What a day! Instability was nearly "off the chart". SB CAPE was quite high east of the dryline. Mid 70s dews in the eastern TX Panhandle along with stout southeast surface winds around 20 knots. I intercepted Tail-End-Charlie south of Clarendon in Palo Duro Canyon and stayed with it all the way to Kellerville documenting 4 tornadoes along the way... 3 of which were likely violent tornadoes. Linked is the video in the first two parts. Parts 3 and 4 linked in a following post.

Part 1.
Part 2.
.
 
Bruce, thanks for chiming in. I watched these videos when you posted them on Youtube last month, and I was glued to the screen! It is always a joy to see new videos that I'd never seen pop up from these legendary events.
 
@Bruce Haynie , I watched all four videos yesterday straight through, and then some parts over again. I couldn't pull my eyes away, especially in clips #3 and #4. I remember seeing your footage from the north side of McLean where you had to turn around on some chaser video when I was a kid and it completely floored me. I hadn't seen much, if any, of that video before. That looked like a very low stress chase outside of those intense moments near McLean. I didn't hardly see or hear another vehicle pass you by during the entire sequence, and that tornado looked as big as El Reno 2013 at times (looked like the meso dropped to the ground).

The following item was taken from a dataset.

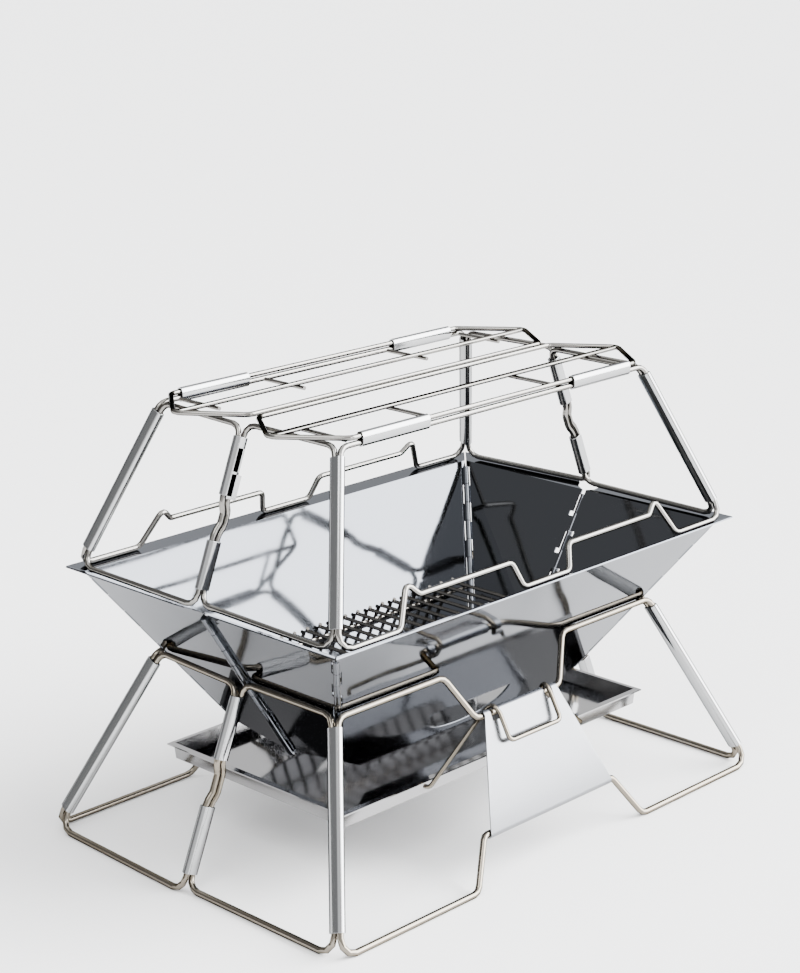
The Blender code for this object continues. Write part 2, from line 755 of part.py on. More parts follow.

How did the chase actually compare to ones you've done in the last few years? Is it as dramatically different now as it appeared in your video?
 
Bruce - many thanks for posting all this footage. Like Jeff, I recall seeing some of the footage back in my late teens/early 20s, in my case on the Tornado Video Classics series (these were my 'fix' of storm footage back then, here in the UK). The turning around part, and also the concrete being scoured stand out as very clear memories from these videos! Back then I was dreaming of visiting the Plains - I made that dream a reality in 1998, and in most subsequent years! Back when I first saw the footage, the Plains were a far-off, somewhat abstract (to me) concept and location - now, with many thousands of miles under my belt out there, I recognise some of the locations very easily!

As a side-note: much of the footage I saw in my formative years was rather like this - taken in a calm and collected manner, with no whoopin' and a hollerin' - perhaps that's why I also don't shriek and shout on my footage!
 
@Bruce Haynie , I watched all four videos yesterday straight through, and then some parts over again. I couldn't pull my eyes away, especially in clips #3 and #4. I remember seeing your footage from the north side of McLean where you had to turn around on some chaser video when I was a kid and it completely floored me. I hadn't seen much, if any, of that video before. That looked like a very low stress chase outside of those intense moments near McLean. I didn't hardly see or hear another vehicle pass you by during the entire sequence, and that tornado looked as big as El Reno 2013 at times (looked like the meso dropped to the ground).

How did the chase actually compare to ones you've done in the last few years? Is it as dramatically different now as it appeared in your video?

Jeff... sorry for not responding sooner. Yes. It was definitely a low stress chase other than being excited about the events unfolding in front of me. I don't recall seeing any chasers around. The only other vehicle I do remember seeing was a storm spotter with one of the local VFDs. I believe most chasers were up north early on and then eventually worked their way south. I finally ran into one of the VORTEX vans around Wheeler and let them know about the scoured concrete. I would say it's dramatically different today when compared to 6-8-95 and can only imagine the number of chasers that might be out on a similar day. It was just one of those days where the storm cooperated, the roads were in my favor and I didn't have to worry about giant hail.
 
To me, Kellerville is still one of the most impressive tornadic events to date. Too bad it doesn't get the credit it deserves. That's why I talk about it all the time. Lol.